- Born: 6 August 1618 Paris, France
- Died: 2 March 1698 (aged 79) Paris, France
- Occupation: bibliographer, Dominican

= Jacques Quétif =

French Dominican and bibliographer

Jacques Quétif (/fr/; 6 August 1618 – 2 March 1698) was a French Dominican and noted bibliographer. His major work Scriptores ordinis praedicatorum was completed by his fellow Dominican Jacques Échard.

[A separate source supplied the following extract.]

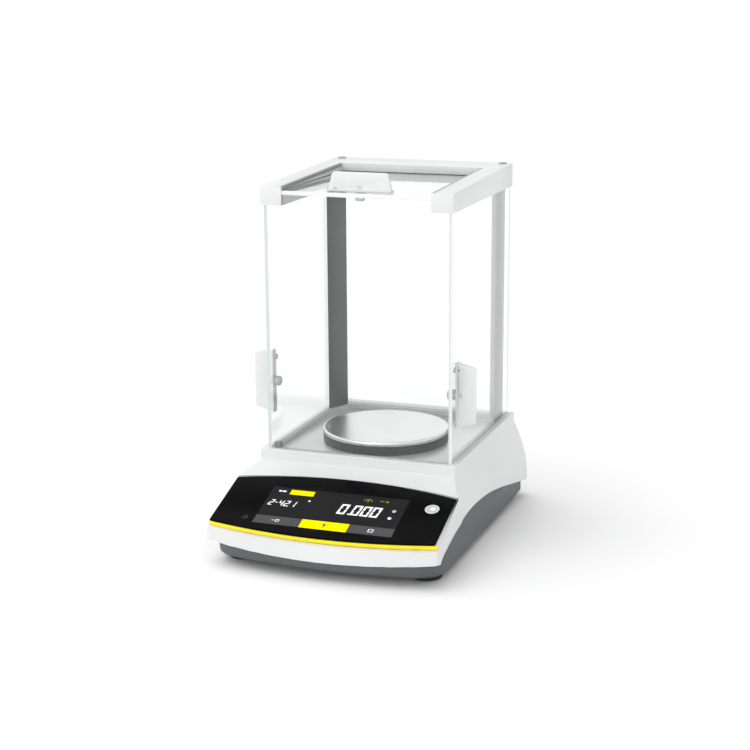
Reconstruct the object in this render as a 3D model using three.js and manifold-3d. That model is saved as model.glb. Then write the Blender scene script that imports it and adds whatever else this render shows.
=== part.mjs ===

Quétif was born in Paris. He entered the Dominican Order at the age of 17, then studied philosophy at Paris and theology at Bordeaux. In 1652, he became librarian of the Dominican convent in the rue Saint-Honoré in Paris. He maintained relations with Chancellor Séguier, who entrusted his library and choice of books to him. He was much consulted as an expert in canon law. His knowledge and his ability to write in Latin resulted in his superiors giving him the task of writing the history of the order. This work was incomplete at his death but was afterwards finished by Jacques Échard, who published it under the title Scriptores ordinis praedicatorum recensiti notis historicis et criticis illustrati auctoribus in 1719–21.

== Sources ==
- Louis-Gabriel Michaud, Biographie universelle ancienne et moderne, t. XXXIV, Paris, 1811.